Dogs can experience separation anxiety when they’ve formed a strong bond or attachment to one caregiver. Dramatic change can also be known to trigger the disorder.

 What does separation anxiety look like in dogs?

Just like anxiety in humans, anxiety in dogs can manifest itself in many different ways. Some dogs might urinate or defecate in the house, destroy furniture, display aggressive behaviour, appear restless, pace, pant or bark excessively if they are unable to find comfort when left alone or separated from their owners.

Discuss your dog’s behaviour with your veterinary professional for a diagnosis and further guidance.

Will my dog suffer from separation anxiety when I go back to work?

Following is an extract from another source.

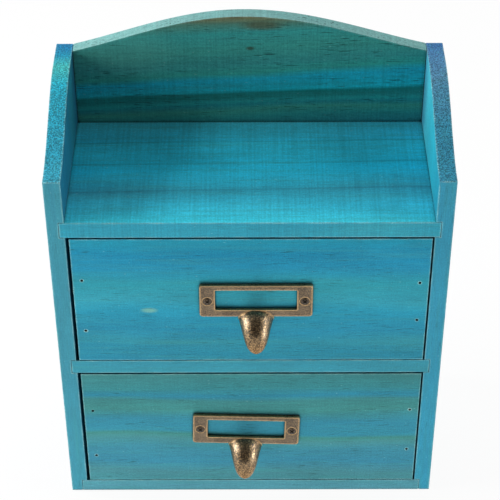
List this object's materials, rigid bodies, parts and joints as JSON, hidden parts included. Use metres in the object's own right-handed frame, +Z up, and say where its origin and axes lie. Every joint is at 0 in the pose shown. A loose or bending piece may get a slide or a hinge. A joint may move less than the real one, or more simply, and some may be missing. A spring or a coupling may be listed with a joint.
{
  "type": "desktop cabinet with drawers",
  "caption": "Small nailed wooden desktop cabinet with an open top shelf, a bell-shaped back and sliding drawers with metal label-frame pulls.",
  "frame": {"origin": "middle of the footprint, on the surface that the cabinet stands on", "axes": "+Z up, the drawers open towards -Y, +X to the right as seen from the front"},
  "size_m": [0.25, 0.1375, 0.3175],
  "materials": {
    "side_wood": "satin",
    "shelf_wood": "satin",
    "back_wood": "satin",
    "front_wood": "satin",
    "drawer_wood": "satin",
    "panel_wood": "satin",
    "antique_brass": "antique",
    "screw_steel": "antique",
    "nail_steel": "dull"
  },
  "bodies": {
    "case": {"left_side": "side_wood", "right_side": "side_wood", "shelf": "shelf_wood", "divider": "shelf_wood", "base_board": "shelf_wood", "back_board_top": "back_wood", "back_board_middle": "back_wood", "back_board_bottom": "back_wood", "side_nails": "nail_steel", "back_nails": "nail_steel"},
    "upper_drawer": {"upper_front": "front_wood", "upper_left_wall": "drawer_wood", "upper_right_wall": "drawer_wood", "upper_back_wall": "drawer_wood", "upper_bottom_panel": "panel_wood", "upper_pull": "antique_brass", "upper_pull_screws": "screw_steel", "upper_nails": "nail_steel"},
    "lower_drawer": {"lower_front": "front_wood", "lower_left_wall": "drawer_wood", "lower_right_wall": "drawer_wood", "lower_back_wall": "drawer_wood", "lower_bottom_panel": "panel_wood", "lower_pull": "antique_brass", "lower_pull_screws": "screw_steel", "lower_nails": "nail_steel"}
  },
  "joints": [
    {"name": "upper_drawer_slide", "type": "slide", "parent": "case", "child": "upper_drawer", "axis": [0, -1, 0], "range_m": [0, 0.09]},
    {"name": "lower_drawer_slide", "type": "slide", "parent": "case", "child": "lower_drawer", "axis": [0, -1, 0], "range_m": [0, 0.09]}
  ]
}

It’s hard to say for sure, but if your dog is typically prone to anxiousness, your return to work could trigger some fear of separation.

Many dogs can experience separation anxiety after a period of prolonged attachment to their owners, including during summer break, extended unemployment, or parental leaves.

What can I do now to limit my dog’s anxiousness following my return to work?

Veterinary experts recommend taking simple steps now to reduce your dog’s feelings of anxiousness and loneliness following the pandemic:

  • Practice social distancing. Yes, you read that right! Work on giving your pup some space while you’re still at home and encourage them to spend periods of time alone.
  • Gradually increase periods of time spent apart. Start small and work up to longer periods without your pooch. If you are well and your local restrictions allow it, go for a walk without your dog or a drive to give them some space.
  • Stick to routine. Dogs thrive on routine – knowing what to expect can give your pup a sense of normalcy. Time meals and walks at intervals that will be consistent when you return to work to reduce uncertainty.
  • Stay active! Giving your dog a good exercise session with a walk or vigorous play can help burn off energy and can increase the likelihood that they’ll stay relaxed and calm while you’re away.

 Staying positive is another key to helping reduce feelings of separation anxiety for your dog – dogs can pick up on our emotional cues and feelings. Stay optimistic about your return to work and your dog’s ability to adjust – together, you’ve got this!